Now, consider a site that has hundreds of cameras. A single security operator can only look at 20 cameras at once without compromising on recall. This is a physical and biological limitation of the operator. A common method operators use to monitor all 100 cameras is with Time Division Multiplexing. i.e. by periodically switching between video walls with 20 cameras in each video wall. This effectively cuts the recall of the operator to 19%. So about 81% of the video security footage is not monitored at any given point in time. But the AI system we have built still maintains a recall of 85% because it can constantly monitor all cameras at scale.
We know that every security incident can have multiple events that can be caught to avert the incident. Consider, for example, the theft of a data asset like a laptop. The perpetrator might first breach the perimeter, loiter around for a while, try to force-open a door, and then carry the asset and exit. Both the human operator and the AI have about 3 – 4 chances to catch this incident during any of these events. But at least one event needs to be caught in order to prevent the security incident. This is where our large and growing list of threat signatures become very valuable. Our comprehensive set of signatures already model most of the common events leading up to an incident, and additional signatures are being added to extend it even further.

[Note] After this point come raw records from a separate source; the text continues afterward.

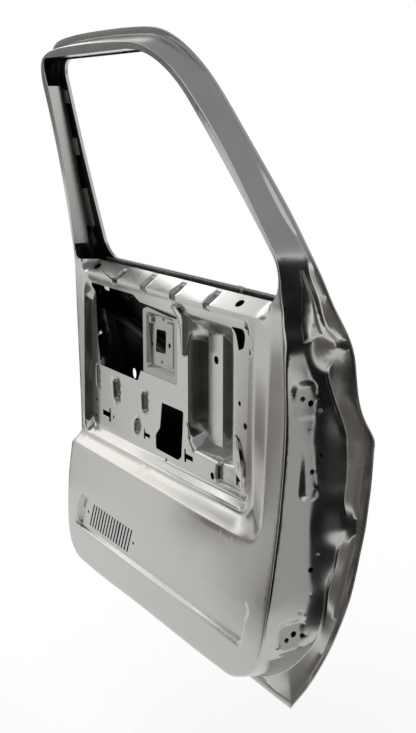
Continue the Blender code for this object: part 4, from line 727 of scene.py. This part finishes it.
def blank(outer, holes, breaks, lift, grid):
    """A sheet inside one outline and outside the holes, bent along the breaks, set in space by lift."""
    points = []
    edges = []
    for loop, closed in [(outer, True)] + [(h, True) for h in holes] + breaks:
        first = len(points)
        points.extend(Vector((float(p[0]), float(p[1]))) for p in loop)
        last = len(points) if closed else len(points) - 1
        for i in range(first, last):
            edges.append((i, i + 1 if i + 1 < len(points) else first))
    near = kdtree.KDTree(len(points))
    for i, point in enumerate(points):
        near.insert(point.to_3d(), i)
    near.balance()
    fixed = np.array([(p.x, p.y) for p in points])
    low = fixed.min(axis=0) + grid / 2
    high = fixed.max(axis=0)
    for row, v in enumerate(np.arange(low[1], high[1], grid * 0.87)):
        for u in np.arange(low[0] + (row % 2) * grid / 2, high[0], grid):
            if near.find((u, v, 0.0))[2] > grid * 0.45:
                points.append(Vector((float(u), float(v))))
    found = geometry.delaunay_2d_cdt(points, edges, [], 0, 1e-6)
    flat = np.array([(p.x, p.y) for p in found[0]])
    tris = np.array([f for f in found[2]])
    middle = flat[tris].mean(axis=1)
    keep = within(outer, middle[:, 0], middle[:, 1])
    for hole in holes:
        keep &= ~within(hole, middle[:, 0], middle[:, 1])
    return lift(flat[:, 0], flat[:, 1]), [tuple(int(i) for i in t) for t in tris[keep]]


# Hinge side: depth and height of each seat's centre, the slant of the seats and of the wall between
# them, and by height how wide a strip of the wall flares out to the ridge, which begins softly
UPPER_HINGE = (0.044, 0.596)
LOWER_HINGE = (0.029, 0.124)
CHECK_STRAP = (0.056, 0.457)
HINGE_SEAT = (0.068, 0.056)
CHECK_SEAT = (0.050, 0.096)
SEAT_SLANT = -0.02
FLARE_WIDTH = [(0.08, 0.024), (0.20, 0.030), (0.35, 0.038), (0.50, 0.038), (0.58, 0.024), (0.70, 0.020)]
FLARE_ENDS = (0.082, 0.122, 0.650, 0.790)
FLARE_BEND = 0.45

# How far a seat's soft edge reaches out and in, the radii of its corners, and how far it stands up
SEAT_EDGE = (0.012, 0.005)
SEAT_CORNERS = (0.022, 0.008)
SEAT_LIFT = 0.001


def station(row):
    """Number of the first station of one row of EDGE."""
    return sum(edge_steps[:row])


def row_at(x, z):
    """The row of EDGE whose face edge is nearest to a place."""
    return min(range(len(EDGE)), key=lambda i: math.hypot(EDGE[i][0][0] - x, EDGE[i][0][1] - z))


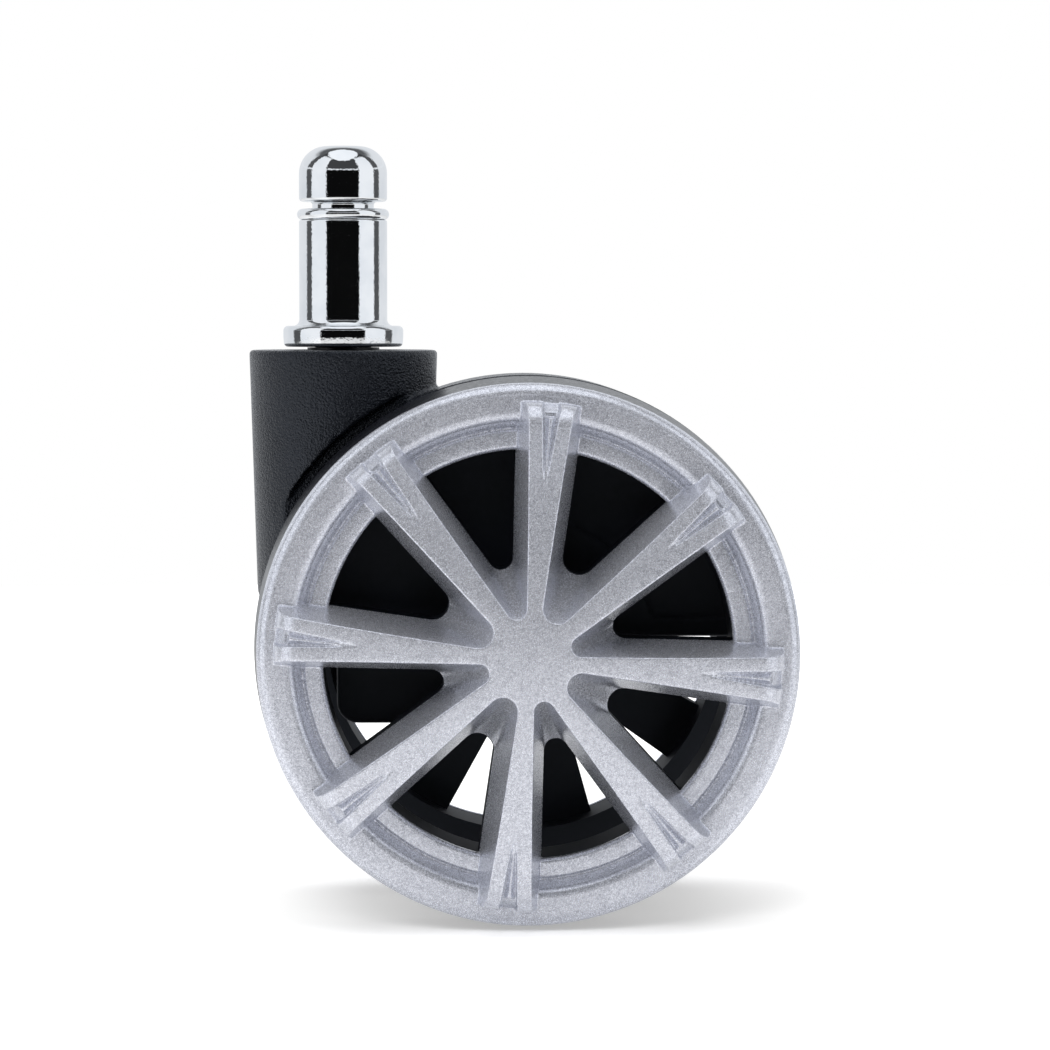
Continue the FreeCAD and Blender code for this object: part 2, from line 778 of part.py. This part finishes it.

With a baseline recall of 19% on a single event, a human operator can catch at least one among three events 48% of the time. Whereas, with a baseline recall of 85% on a single event, our AI system can catch at least one among three events 99.6% of the time. Even if we give a human operator 10 chances to catch the incident, the recall would be 88%. This is still way lower compared to the 99.6% recall with our system.
On a system level, we have achieved near human-level visual perception for the task of physical security monitoring. Whereas human performance is largely limited by physical and biological factors, our AI system is constantly evolving as we continue adding new threat signatures to our already large repository. Any additional performance improvements we make are instantly available to everyone using the system and builds towards our exciting vision of preventing every security incident possible.